Over the last decade NASA launched a series of satellites that offer an unparalleled view of Earth from space. That series, known collectively as NASA's Earth Observing System (EOS), has provided striking new insights into many aspects of Earth, including its clouds, oceans, vegetation, ice, and atmosphere. However, as the EOS satellites age, a new generation of Earth-observing satellites are poised to take over.
The Suomi National Polar-orbiting Partnership represents a critical first step in building this next-generation satellite system. Suomi NPP orbits the Earth about 14 times each day and observe nearly the entire surface. The NPP satellite continues key data records that are critical for climate change science.
The Suomi National Polar-orbiting Partnership spacecraft lifted off at 5:48 a.m. EDT on Oct. 28, 2011, to begin its Earth observation mission. The spacecraft was lifted into orbit by a United Launch Alliance Delta II rocket launching from Vandenberg Air Force Base, Calif. The launch capped a flawless countdown.
Suomi NPP carries a diverse payload of scientific instruments to monitor the planet. The 4,600-pound (2,100 kilogram) spacecraft, which is about the size of a small school bus, crosses the equator each afternoon at about 1:30 p.m. local time. It carries five key instruments: the Advanced Technology Microwave Sounder (ATMS), the Cross-track Infrared Sounder (CrIS), the Ozone Mapping and Profiler Suite (OMPS), the Visible Infrared Imaging Radiometer Suite (VIIRS), and Clouds and the Earth's Radiant Energy System (CERES).
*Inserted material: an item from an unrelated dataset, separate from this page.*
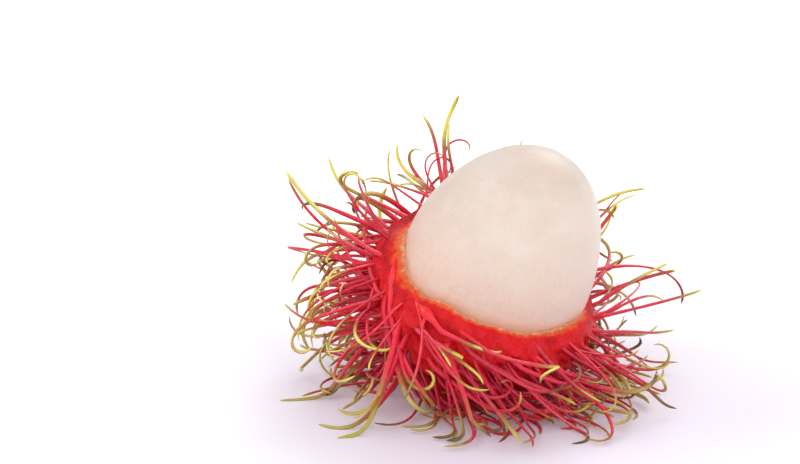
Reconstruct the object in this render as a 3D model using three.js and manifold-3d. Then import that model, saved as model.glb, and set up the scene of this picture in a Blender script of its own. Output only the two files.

Scientists will use ATMS, a 22-channel passive microwave radiometer, to create global models of temperature and moisture profiles that meteorologists will enter into weather forecasting models. CrIS, a Michelson interferometer, will monitor characteristics of the atmosphere, such as moisture and pressure that will be used to produce improvements in both short-and-long term weather forecasting. OMPS, a suite of hyperspectral-imaging spectrometers, will measure Earth's ozone levels, particularly near the poles where ozone levels fluctuate the most. VIIRS, a 22-band radiometer similar to the MODIS instrument, will collect visible and infrared views of Earth's dynamic surface processes, such as wildfires, land changes, and ice movement. VIIRS will also measure atmospheric and oceanic properties, including clouds and sea surface temperature. Finally, CERES, a 3-channel radiometer measuring reflected solar radiation, emitted terrestrial radiation, and total radiation, will monitor the natural and anthropogenic effects on the Earth's total thermal radiation budget.